The SANS Institute has updated its Phishing Training solution, offering organizations new tools that help them determine how susceptible their workforces are to phishing attacks.
SANS Phishing Training now features email templates that are updated on a regular basis, ensuring that security awareness professionals can keep up with the latest tactics used by scammers. It also includes a practice mode for phishing simulations and dashboards that help measure the effectiveness of phishing awareness programs.
For a more granular approach, the product allows users to target campaigns at specific user groups using varying degrees of complexity. SANS Phishing Training also integrates with Advanced Cybersecurity Learning Platform (ACLP) security training product from SANS.

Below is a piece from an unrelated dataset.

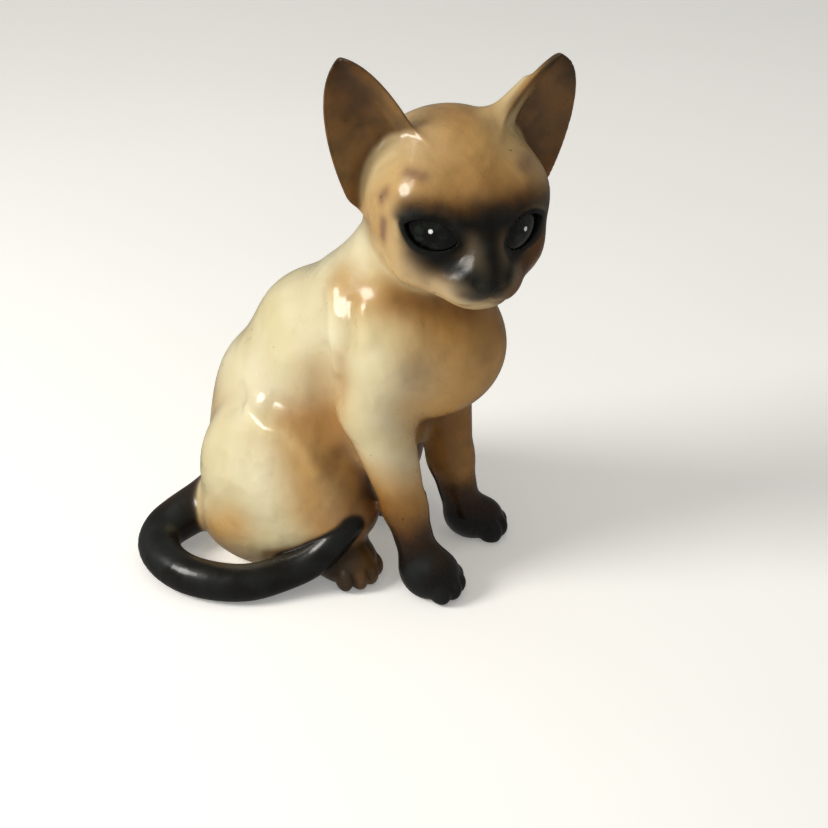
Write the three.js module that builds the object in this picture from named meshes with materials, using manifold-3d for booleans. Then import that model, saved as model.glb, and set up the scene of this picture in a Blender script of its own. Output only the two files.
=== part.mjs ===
// Sitting Siamese kitten, a glazed earthenware figurine about 200 mm tall.
//
// Every body part is a casting of its own, and neighbours meet in a thin slip joint.
// The torso and the head are thin-walled shells that open into each other at the neck, and the
// seat has the vent hole that a hollow ware piece needs for firing. Legs, feet and tail are solid.
//
// Millimetres, +Z up, nose towards -Y, the cat's left is +X. The origin is on the ground at the
// middle of the seat.

import * as THREE from 'three';
import { mergeVertices } from 'three/addons/utils/BufferGeometryUtils.js';
import Module from 'manifold-3d';

// ------------------------------------------------------------------ driving dimensions

const SEAT_CENTRE = new THREE.Vector3(0, 20, 0);   // the origin, in the modelling frame used below
const WALL = 4.5;                 // thickness of the hollow castings
const JOINT_GAP = 0.3;            // slip joint between two castings
const VENT_RADIUS = 4;            // vent hole in the seat
const VENT_BEHIND_SEAT_CENTRE = 12;

const HEAD_CENTRE = [0, -44, 148];
const HEAD_TURN = -42;            // degrees about +Z: the face looks over the right forepaw
const HEAD_NOD = 2;               // degrees, chin down
const HEAD_TILT = 3;              // degrees, left ear down

const NECK_CUT = [0, -27, 122];   // a point of the flat joint between torso and head
const NECK_CUT_SLOPE = 8;         // degrees that this joint leans forwards

const EYE_CENTRES = { left: [13.2, -24.8, 0.7], right: [17.1, -23.6, 2] };   // in the head's frame
const EYE_RADII = [9.3, 3.6, 5.4];
const EYE_TURN = 31;              // degrees that each eye looks outwards
const EYE_SLANT = 16;             // degrees that the outer corner stands above the inner one

const EAR_INNER = [13, 0, 30];    // in the head's frame, left ear: ends of its base
const EAR_OUTER = [30, 6, -8];
const EAR_TIPS = { left: [38.8, 5, 49.5], right: [41.7, 5, 53] };
const EAR_INNER_WIDTHS = { left: 15.9, right: 13.7 };     // from the ear's middle line to its rims
const EAR_OUTER_WIDTHS = { left: 17.3, right: 16.6 };
const EAR_THICKNESS = 3;
const EAR_CUP = 9;                // depth of the ear's hollow at its base
const EAR_RIM_FORWARD = 3;        // the rims stand this far in front of the base line

// Centre line of the tail, root to tip: x, y, z and radius. It leaves the rump, lies on the
// ground in a loop round the right haunch and ends propped against the thigh.
const TAIL = [
  [0, 42, 16, 11], [-15, 46, 16, 10.2], [-27, 49, 15, 9.4], [-36, 53.5, 12.6, 8.8],
  [-43, 56.3, 10.2, 8.3], [-50.3, 54.3, 8, 8.1], [-57.3, 46, 7.3, 7.6], [-61, 34, 7.1, 7.4],
  [-59.6, 21, 7, 7.2], [-54.5, 10.5, 7.1, 7.0], [-46, 1.6, 8.8, 6.8], [-40, -6, 12.3, 6.4],
  [-34.5, -11.5, 18, 6.1], [-31, -15.5, 24.5, 5.7], [-29.5, -17.5, 28, 5.5],
];

const CREAM = 0xe6d3a1;
const TAN = 0xb98a4e;
const SEAL_BROWN = 0x2f2119;
const CHARCOAL = 0x1d1f21;

// ------------------------------------------------------------------ clay masses
// A mass is a function of a point that is about the distance to its surface, negative inside.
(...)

“The new SANS Phishing Training is a turnkey solution for today’s time-starved security awareness professional,” said Lance Spitzner, director of the SANS Security Awareness program, in a statement. “SANS phishing training makes it easier to measure and manage a program and ultimately change behavior.”
Phishing is a growing concern for businesses, and they are right to worry.
A recent survey from Wombat Security Technologies revealed that 30 percent of workers in the U.S. and the U.K. don’t know what phishing is. Ten percent couldn’t even hazard a guess.
Given that most folks aren’t well-versed in today’s cyber-threats, businesses may need to take it upon themselves to educate their workers about the dangers that phishing can pose to their organization’s sensitive and valuable information.
“We often find that those of us who work in cyber security overestimate the knowledge the general public has on cyber security risks and basic secure behaviors. Wombat vice president of marketing Amy Baker said in a statement. “This could be giving security professionals false confidence and may be the reason why just fewer than half of organizations have a security awareness training program for their employees,” said Amy Baker, Wombat’s vice president of marketing.
Once used to scam victims out of account information or other personal details, many phishing emails now carry an insidious payload.
In the third quarter of 2016, more than 97 percent of phishing emails delivered some form of ransomware, according to a PhishMe study. “The rapid awareness and attention on ransomware has forced threat actors to pivot and iterate their tactics on both payload and delivery tactics,” said PhishMe CEO and co-founder Rohyt Belani, in a statement.